Funny that the prison was called “Sing Sing,” I thought to myself. And even funnier that I could relate to their need to sing beyond their physical and emotional prisons. I crossed my fingers, hoping that Dad would pick the East Coast job, but he chose California, and I was distraught.
The Beach Boys’
Endless Summer
album was all over the radio as we packed up the house, but I had no interest in being a surfer chick or a “California Girl” spending Christmases in seventy-five-degree heat, which we did that first December. I imagined a world of skinny girls going to school in bikinis, and after my father’s “like mother, like daughter” remark, I was not comfortable showing my body—especially not in shorts or a bathing suit, the year-round uniform of Southern Californians.

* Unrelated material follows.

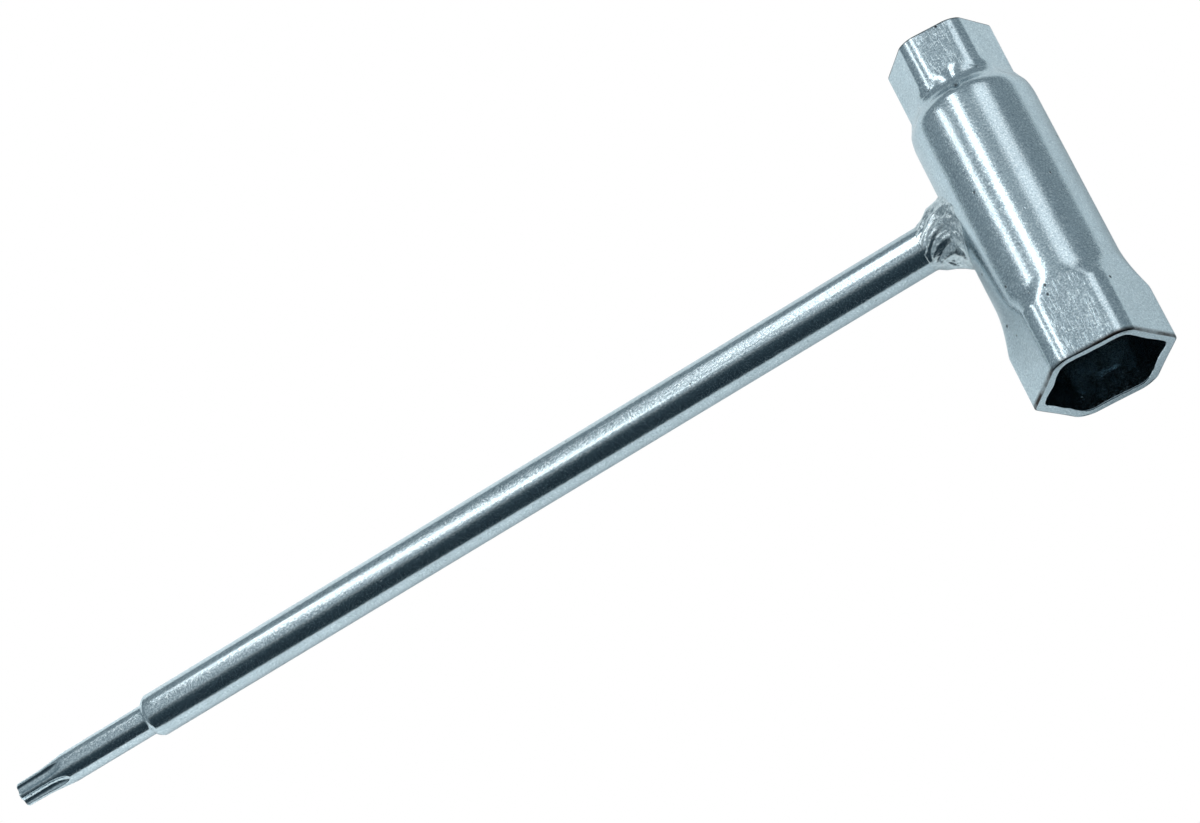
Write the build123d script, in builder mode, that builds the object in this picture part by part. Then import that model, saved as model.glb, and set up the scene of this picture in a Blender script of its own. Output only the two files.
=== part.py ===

My nightmare scenario was realized when we arrived in Placentia, thirty miles southeast of Los Angeles, and I attended my first church youth group event. Our new church, the Yorba Linda Evangelical Free Church, was more hippie-dippy than we were used to, and, as I suspected, the teenagers were more invested in pool parties than Bible verses. I was invited to attend one that first week, and my
parents urged me to go and make friends, so I put on my conservative one-piece and a big cover-up and stayed that way. In California, I discovered, even the devout Christian girls looked like Twiggy. I was miserable.
It’s not as if I was terribly overweight. I was fourteen and size 14, and voluptuous—a curvaceous girl growing into womanhood.
But I
felt
obese. The messages I’d been given while growing up with a constant dieter and a food marshal convinced me I was bigger than I was, and certainly bigger than I should be. I had boobs and an ass and hips and thighs, and while that was normal for my sturdy body type, it was considered fat in my house. Perhaps my womanly curves worried my father. Maybe seeing his daughter developing into a sexual being was too much for him to handle and subconsciously he wanted to stop it.